[start Source data]

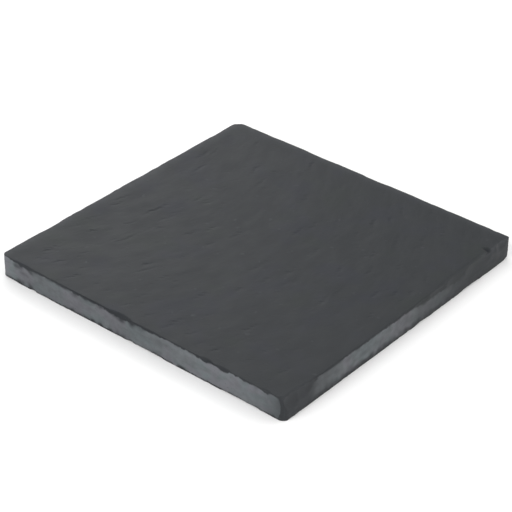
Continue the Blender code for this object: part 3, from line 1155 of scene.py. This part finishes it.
@dataclass
class SlateSlab:
    """The slab: one closed surface from the unit cube's grid, and its slate finish."""

    side: float = 100 * MM
    thickness: float = 7 * MM
    corner_radii: tuple[float, float, float, float] = (1.5 * MM, 2.0 * MM, 3.0 * MM, 0.6 * MM)
    grid: BlockGrid = field(default_factory=BlockGrid)
    cleft: CleftFace = field(default_factory=CleftFace)
    resting: RestingFace = field(default_factory=RestingFace)
    sides: CutSides = field(default_factory=CutSides)
    arrises: Arrises = field(default_factory=Arrises)
    finish: SlateFinish = SlateFinish()
    tones: tuple[SideTone, ...] = (
        SideTone(
            Side.FRONT,
            places=(-50, -46, -43, -36, -28, -20, -12, -9, -4, 4, 12, 20, 22, 26, 32, 38, 43, 46.5, 48.1),
            # The full paleness at the left end partly stands in for a highlight on that corner: painted
            # highlight.
            pale=(
                1.0, 0.98, 0.74, 0.70, 0.72, 0.76, 0.74, 0.73, 0.70, 0.74, 0.80, 0.92, 1.0, 1.0, 0.94, 0.88,
                0.76, 0.50, 0.30,
            ),
            flake_dark_and_painted_shade=(0, 0.1, 0.4, 0.45, 0.3, 0.9, 1, 1, 0.5, 0.8, 0.4, 0.4, 0.7, 1, 0.5, 0.1, 0.1, 0, 0),
            bands=(0.1, 0.2, 0.8, 0.3, 0.3, 0.6, 0.4, 1, 0.9, 0.4, 0.2, 0.3, 0.4, 0.4, 0.2, 0, 0.1, 0.1, 0.1),
            softs=(0.6, 1.4, 4.5, 1, 1.5, 1.7, 1.4, 1.6, 2.4, 1, 0.5, 0.7, 0.7, 0.6, 0.6, 0.5, 0.6, 0.7, 0.8),
            foot=0.4,
            mottle=0.16,
            end=47.9,
            bulge=0.6,
        ),
        SideTone(
            Side.RIGHT,
            places=(-41, -38.5, -37, -32, -28.5, -26, -15, -8, -2, 4, 8, 12, 20, 27, 31, 38, 39, 41, 42),
            pale=(0, 0.12, 0.44, 0.52, 0.56, 0.76, 0.74, 0.68, 0.68, 0.52, 0.38, 0.31, 0.22, 0.04) + (0,) * 5,
            # The 0.8 at 39 to 41 is painted shade in the notch there.
            flake_dark_and_painted_shade=(0, 0, 0.2, 0.6, 0.3, 0.3, 0.5, 0.4, 0.3, 0.4, 0.2, 0, 0, 0, 0, 0, 0.8, 0.8, 0),
            bands=(0, 0, 0.2, 0.3, 0.3, 0.2, 0.3, 0.3, 0.3, 0.4, 1.2, 1.4, 1.7, 1.4, 1, 0, 0, 0, 0),
            softs=(1.2, 1.2, 0.9, 0.7, 0.6, 0.6, 0.6, 0.6, 0.7, 0.9) + (1.2,) * 9,
            reach=0.5,
            spare=0.6,
            foot=2.0,
            mottle=0.28,
            lean=0.25,
        ),
        SideTone(
            Side.BACK,
            places=(-50, -30, 0, 25, 40, 46),
            pale=(0.60, 0.75, 0.60, 0.75, 0.50, 0),
            flake_dark_and_painted_shade=(0.4, 0.7, 0.4, 0.7, 0.3, 0.1),
            bands=(0.3, 0.5, 0.3, 0.6, 0.3, 0.3),
            softs=(0.6, 0.9, 0.6, 1.2, 0.6, 0.6),
        ),
        SideTone(
            Side.LEFT,
            places=(-50, -20, 10, 38, 50),
            pale=(0.90, 0.65, 0.80, 0.70, 0.60),
            flake_dark_and_painted_shade=(0.1, 0.7, 0.5, 0.6, 0.5),
            bands=(0.2, 0.5, 0.3, 0.6, 0.3),
            softs=(0.6, 1.1, 0.6, 0.9, 0.6),
        ),
    )
    # Painted highlights: paler bands along the top arrises, and down the right side near the front corner.
    arris_highlights: tuple[PaintedArrisHighlight, ...] = (
        PaintedArrisHighlight(Side.RIGHT, (-50, -42, -38), (0.7, 0.7, 0), 1.6, 1.0),
        PaintedArrisHighlight(Side.RIGHT, (30, 35, 37, 44, 50), (0, 0.35, 0.8, 0.9, 1.0), 1.0, 1.2),
        PaintedArrisHighlight(Side.RIGHT, (-50, -42, -40), (0.26, 0.26, 0), 1.0, 9.0),
        PaintedArrisHighlight(Side.BACK, (-50, 50), (1.0, 0.8), 1.8, 1.2),
        PaintedArrisHighlight(Side.LEFT, (-50, 50), (0.8, 0.9), 2.2, 1.2),
    )
    mottling: Noise = Noise(1.9 * MM, 1.5 * MM, 71)
    eased: EasedArris = EasedArris()
    flush: float = 1e-9
    under_band: float = 0.12 * MM
    end_firmness: float = 3.0
    # How deep into a flake and how high over the floor its dark reaches, and the height of the painted shade
    # line along the floor.
    flake_dark_depth: float = 0.35 * MM
    flake_dark_foot: float = 0.8 * MM
    floor_shade_height: float = 0.20 * MM

    @property
    def half(self) -> float:
        """Half the slab's side."""
        return self.side / 2

    @property
    def core_inset(self) -> float:
        """How far inside the sides the core lies that the points are pulled towards."""
        return self.thickness / 2

    def rounded_plan(self, x: Array, y: Array) -> tuple[Array, Array]:
        """The square plan, with each corner rounded in the square of its own radius.

        Args:
            x: place along X in metres.
            y: place along Y in metres.

        Returns:
            The moved places.
        """
        radius = np.array(self.corner_radii)[(x > 0) + 2 * (y > 0)]
        over_x = np.abs(x) - (self.half - radius)
        over_y = np.abs(y) - (self.half - radius)
        pull = corner_pull(over_x, over_y)
        return x - np.sign(x) * over_x * pull, y - np.sign(y) * over_y * pull

    def surface(self, unit: Array) -> tuple[Array, Array, Array]:
        """Carry the unit cube's points to the slab's surface.

        The plan is scaled and rounded, the top's and the underside's heights are blended by the square of the
        way up and down, the sides are worn back along the line from the core, one arris is eased, and the
        flakes come off.

        Args:
            unit: points from -1 to 1 in plan and 0 to 1 in height.

        Returns:
            The points, those before the flakes came off, and how clear each is of the flakes, in metres.
        """
        x, y = self.rounded_plan(self.half * unit[:, 0], self.half * unit[:, 1])
        up = unit[:, 2]
        top = self.cleft.height(x, y, self.half)
        z = self.thickness * up + top * up**2 + self.resting.height(x, y) * (1 - up) ** 2
        whole = np.column_stack((x, y, z))
        core = np.clip(whole, self.core_inset - self.half, self.half - self.core_inset)
        core[:, 2] = self.thickness / 2
        outward = (whole - core)[:, :2] / self.core_inset
        whole[:, :2] -= outward * self.sides.depth(whole, self.side)[:, None]
        whole = self.eased.ease(whole, self.thickness, self.half)
        flakes = self.arrises.flakes(self.thickness, self.half, self.corner_radii)
        points, clear = self.arrises.strike(whole, core, flakes)
        return points, whole, clear

    def shade(self, unit: Array, whole: Array, clear: Array) -> dict[str, Array]:
        """What the finish reads at each point, worked out before the flakes come off.

        Args:
            unit: points of the unit cube.
            whole: the slab's points before the flakes came off.
            clear: how clear they are of the flakes.

        Returns:
            "cut_clear", how far a point of a cut side is from the flakes and the dark bands in millimetres,
            below 0 on them and on the top and underside; "pale", how pale its side shows; then how dark its
            flakes and bands show, the darker colour of fresh breaks with painted shade under the top arrises,
            in a notch and along the floor; and last the painted highlight along the top arrises.
        """
        x, y, z = whole.T
        on_side = np.maximum(np.abs(unit[:, 0]), np.abs(unit[:, 1])) > 1 - self.flush
        headings = np.where(
            np.abs(x) > np.abs(y),
            np.where(x > 0, Side.RIGHT.value, Side.LEFT.value),
            np.where(y > 0, Side.BACK.value, Side.FRONT.value),
        )
        depth = self.thickness - z
        lengthways = np.where(np.abs(x) > np.abs(y), y, x)
        mottle = self.mottling.at(lengthways + self.side * headings, z)
        middle = self.thickness / 2 / MM
        below, flake_dark_and_painted_shade, pale, reach, to_end = np.zeros((5, len(whole)))
        for tone in self.tones:
            own = headings == tone.side.value
            place, up = lengthways[own] / MM, z[own] / MM
            under = tone.below(place, depth[own] / MM, clear[own] / MM)
            below[own] = under * MM
            pale[own] = tone.paleness(place, up, middle, under, mottle[own])
            flake_dark_and_painted_shade[own] = tone.along(place, tone.flake_dark_and_painted_shade)
            reach[own] = tone.reach
            to_end[own] = self.end_firmness * MM * tone.short_of_end(place, up, middle)
        away = np.minimum.reduce((below, z - self.under_band, to_end))
        # Painted shade with the darker fresh breaks: a band under the top arris, a band along the floor, and
        # flakes near either.
        top_band = 1 - smooth_step(depth / MM / reach - 1)
        painted_floor_shade = 1 - smooth_step(z / self.floor_shade_height - 1)
        near_arris = np.maximum(top_band, 1 - smooth_step(z / self.flake_dark_foot - 1))
        flaked = smooth_step(-clear / self.flake_dark_depth) * near_arris
        # Painted highlight along the top arrises.
        painted_arris_highlight = np.maximum.reduce([highlight.share(whole, self.thickness, self.half) for highlight in self.arris_highlights])
        return {
            "cut_clear": np.clip(np.where(on_side, away, -MM), -MM, MM) / MM,
            "pale": pale,
            "painted_arris_highlight": painted_arris_highlight,
            "flake_dark_and_painted_shade": flake_dark_and_painted_shade * np.maximum(np.where(on_side, np.maximum(top_band, painted_floor_shade), 0.0), flaked),
        }

    def build(self) -> bpy.types.Object:
        """Make the slab's mesh, with the attributes that its finish reads.

        Returns:
            The slab's object, at the origin.
        """
        unit, faces = self.grid.build()
        points, whole, clear = self.surface(unit)
        mesh = bpy.data.meshes.new("slate_stone")
        mesh.from_pydata(points.tolist(), [], faces.tolist())
        across = self.cleft.grain.across(points[:, 0], points[:, 1])
        grain = np.column_stack((across, points[:, 1], points[:, 2])) / MM
        self.store(mesh, "grain", grain)
        for name, values in self.shade(unit, whole, clear).items():
            self.store(mesh, name, values)
        mesh.shade_smooth()
        return add_object("slate_stone", mesh)

    @staticmethod
    def store(mesh: bpy.types.Mesh, name: str, values: Array) -> None:
        """Keep values for the mesh's points.

        Args:
            mesh: the mesh.
            name: the name to keep them under.
            values: a number or a vector for each point.
        """
        vector = values.ndim == 2
        layer = mesh.attributes.new(name, "FLOAT_VECTOR" if vector else "FLOAT", "POINT")
        layer.data.foreach_set("vector" if vector else "value", values.astype(np.float32).ravel())

    def dress(self, slab: bpy.types.Object) -> None:
        """Give the slab its finish and let it stand for the solid.

        Args:
            slab: the slab's object.
        """
        slab.data.materials.append(self.finish.material())
        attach(slab, BODY)
        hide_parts(NODE)


@dataclass(frozen=True)
class SoftLight:
    """A square soft light that hangs round the slab and faces it.

    The heading is in degrees from +X towards +Y, and the climb is its angle over the floor.
    """

    name: str
    heading: float
    climb: float
    distance: float
    size: float
    watts: float
    colour: Colour = (1.0, 1.0, 1.0)

    def hang(self) -> None:
        """Make the light and turn it to the slab."""
        outward = towards(math.radians(self.heading), math.radians(self.climb))
        lamp = bpy.data.lights.new(self.name, "AREA")
        lamp.shape = "SQUARE"
        lamp.size = self.size
        lamp.energy = self.watts
        lamp.color = self.colour
        light = add_object(self.name, lamp)
        light.location = outward * self.distance
        light.rotation_euler = outward.to_track_quat("Z", "Y").to_euler()


@dataclass
class Studio:
    """The pale floor, the soft lights and the camera at the photograph's angle."""

    floor_size: float = 12.0
    floor_drop: float = 0.02 * MM
    floor_colour: Colour = (0.92, 0.92, 0.92)
    floor_roughness: float = 0.9
    world_colour: Colour = (1.0, 1.0, 1.0)
    world_strength: float = 0.60
    lights: tuple[SoftLight, ...] = (
        SoftLight("window_left", 150.0, 32.0, 0.60, 0.42, 1.25),
        SoftLight("window_front", 262.0, 36.0, 0.90, 0.50, 4.8),
        SoftLight("overhead", 0.0, 78.0, 1.20, 0.90, 1.0),
        SoftLight("fill_right", 8.0, 14.0, 0.90, 0.50, 2.2, (1.0, 0.97, 0.94)),
        SoftLight("window_back", 50.0, 34.0, 0.90, 0.60, 2.4),
    )
    camera_place: tuple[float, float, float] = (0.273719, -0.337177, 0.285852)
    camera_heading: float = 129.162
    camera_dip: float = 33.040
    camera_roll: float = 1.264
    camera_focal_pixels: float = 1867.7
    camera_near: float = 10 * MM
    photo_pixels: float = 512.0
    sensor_width: float = 36.0

    def floor(self) -> None:
        """Lay the pale floor just under the slab."""
        half = self.floor_size / 2
        mesh = bpy.data.meshes.new("floor")
        corners = [(x * half, y * half, -self.floor_drop) for x, y in ((-1, -1), (1, -1), (1, 1), (-1, 1))]
        mesh.from_pydata(corners, [], [(0, 1, 2, 3)])
        sheet = Sheet("floor_paper")
        sheet.feed(sheet.shader.inputs["Base Color"], self.floor_colour)
        sheet.shader.inputs["Roughness"].default_value = self.floor_roughness
        sheet.shader.inputs["Specular IOR Level"].default_value = 0.0
        mesh.materials.append(sheet.material)
        ground = add_object("floor", mesh)

    def sky(self) -> None:
        """Fill the surroundings with even pale light."""
        world = bpy.data.worlds.new("studio")
        world.use_nodes = True
        background = world.node_tree.nodes["Background"]
        background.inputs["Color"].default_value = (*self.world_colour, 1.0)
        background.inputs["Strength"].default_value = self.world_strength
        bpy.context.scene.world = world
        bpy.context.scene.view_settings.view_transform = "Standard"

    def camera(self) -> None:
        """Stand the camera where the slab's corners fall as they do in the photograph."""
        heading, dip, roll = (
            math.radians(angle) for angle in (self.camera_heading, self.camera_dip, self.camera_roll)
        )
        forward = towards(heading, -dip)
        level = Vector((math.sin(heading), -math.cos(heading), 0.0))
        upright = level.cross(forward)
        right = math.cos(roll) * level + math.sin(roll) * upright
        up = -math.sin(roll) * level + math.cos(roll) * upright
        lens = bpy.data.cameras.new("camera")
        lens.sensor_width = self.sensor_width
        lens.lens = self.camera_focal_pixels * self.sensor_width / self.photo_pixels
        lens.clip_start = self.camera_near
        lens.dof.use_dof = False
        camera = add_object("camera", lens)
        turn = Matrix((right, up, -forward)).transposed()
        camera.matrix_world = Matrix.Translation(self.camera_place) @ turn.to_4x4()
        bpy.context.scene.camera = camera

    def set_up(self) -> None:
        """Lay the floor, hang the lights and stand the camera."""
        self.camera()
        self.floor()
        self.sky()
        for light in self.lights:
            light.hang()


def main() -> None:
    """Set up the studio, then build and dress the slab."""
    logging.basicConfig(level=logging.INFO, format="%(name)s: %(message)s")
    Studio().set_up()
    log.info("studio ready")
    slab = SlateSlab()
    stone = slab.build()
    slab.dress(stone)
    log.info("%s: %d points, %d triangles", stone.name, len(stone.data.vertices), len(stone.data.polygons))


if __name__ == "__main__":
    main()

[end Source data]

What to produce » Write out, unaltered, the lines from the opening of the listing through the line that includes "slab: one closed".

Expected answer »
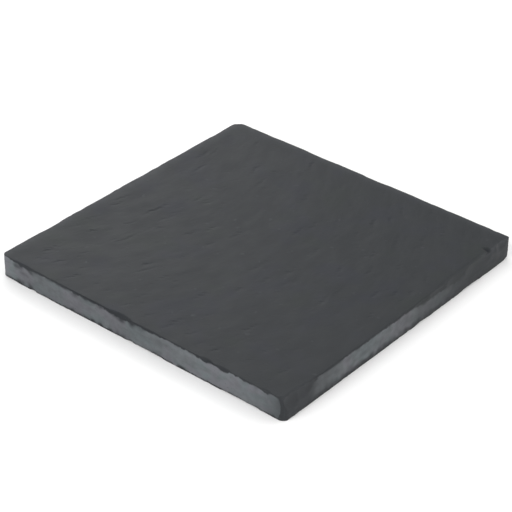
Continue the Blender code for this object: part 3, from line 1155 of scene.py. This part finishes it.
@dataclass
class SlateSlab:
    """The slab: one closed surface from the unit cube's grid, and its slate finish."""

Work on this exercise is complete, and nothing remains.